Beth Camp Historical Fiction

Saturday, May 02, 2009

To the Lady of Ampato

I'm high in the Andes Mountains.
The bus curves around foothills,
stark sand dunes lead to rocky cliffs,
salt crusted, and at the top, snow.

No one could live here.
Yet 500 years ago, people came,
wearing sandals woven of grass,
climbing up these mountains,
carrying what was most sacred
to the highest point of Mt. Ampato.

This ice princess began with unnamed
warm ocean currents.
The shells turned red and white, bad omens,
the elders said, the mountains,
talking gods, began to belch smoke and fire.

She was born in the most propitious time,
her auspicious umbilicus saved
against that day she would transform herself
withh sea eyes, to become protector of her people,
one who walks-with-gods,
the beautiful one, the pure one, perfect,
wrapped in sacred prayers.

Placed just so, wearing gold ornaments
and wrapped in red and white, she could see the future,
the deep black sky sparked with stars, ahead,
the curve of the earth. She was one with
the Apu, the spirit of the mountain, her
eyes open for all eternity, a bridge,
a song, prayers burned into her bones.

The bus moves down to Arequippa. We pass
a road side altar, a Christian cross
entwined with pink and white plastic flowers.
I remember the ice princess, Juanita,
a child among children.

Juanita (so nicknamed for her discoverer) was sacrificed to the mountain spirit of Mt. Ampato some 500 years ago. Her mummified remains were discovered by Johan Reinhard in September 1995, in a gully surrounded by ice. Recent volcanic activity and perhaps earthquakes had caused her body to be dislodged and fall down the side of the mountain, a trail of artifacts spreading behind her. Today she resides in the Museo de la Santary, in Arequipa, where she can be visited from May to September. Her offerings included three small hand-sized icons of copper and gold, dressed in exquisite textiles and adorned with feathers honoring the moon and earth, the water, and the sun. While we may remember the horrific human sacrifice of the Aztecs, both the Mayans and the Incans also sacrificed humans, but at a much lesser scale. Only 18 of these children have been found at the top of mountains throughout what was once the Incan Empire, spreading from Peru south through Chile.
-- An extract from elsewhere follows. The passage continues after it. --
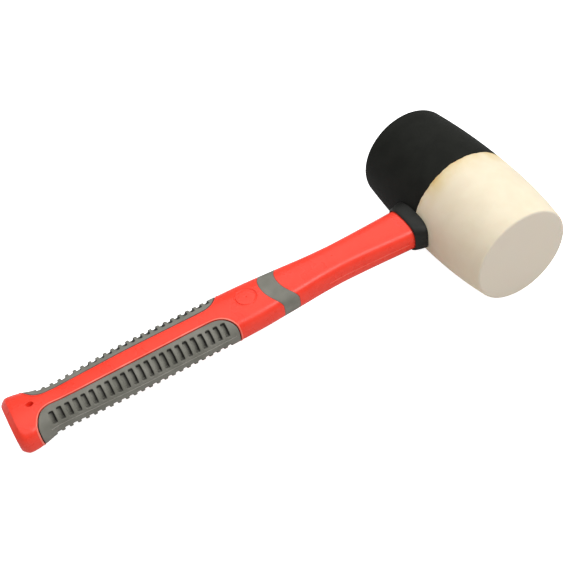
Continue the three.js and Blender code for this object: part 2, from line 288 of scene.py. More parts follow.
def through_points(points, at):
    """A smooth curve through rows whose first column rises, read at these places."""
    rows = np.array(points, float)
    keys = rows[:, 0]
    slopes = np.empty_like(rows)
    for i in range(len(rows)):
        low, high = max(i - 1, 0), min(i + 1, len(rows) - 1)
        slopes[i] = (rows[high] - rows[low]) / (keys[high] - keys[low])
    k = np.clip(np.searchsorted(keys, at, side="right") - 1, 0, len(keys) - 2)
    span = keys[k + 1] - keys[k]
    t = np.clip((at - keys[k]) / span, 0, 1)[:, None]
    span = span[:, None]
    return ((2 * t ** 3 - 3 * t ** 2 + 1) * rows[k] + (t ** 3 - 2 * t ** 2 + t) * slopes[k] * span
            + (3 * t ** 2 - 2 * t ** 3) * rows[k + 1] + (t ** 3 - t ** 2) * slopes[k + 1] * span)


# Half width and half thickness of the handle every 0.25 mm, for pressing flat work onto it.
fine_places = np.arange(SHOULDER, 287.01, 0.25)
fine_sections = through_points(HANDLE_SECTIONS, fine_places) * mm

# Distance round a 30.6 x 19.4 mm section, from the middle of its front side over the crown (+) or
# under the belly (-), against the fractions of half width and half thickness found there.
turn = np.linspace(-math.pi, math.pi, 5761)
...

Please visit the Museo de la Santury for some dazzling pictures of the Ice Princess, some of the artifacts she was found with, including her red and white huipil, and, of course, the mountain.

1 comment:

  1. Beautiful poems that captures a difficult to understand way of thinking, the cultural sanctioning of child sacrifices. I like how, even though you anchor your poem in the present, you leave out our modern day moral judgments.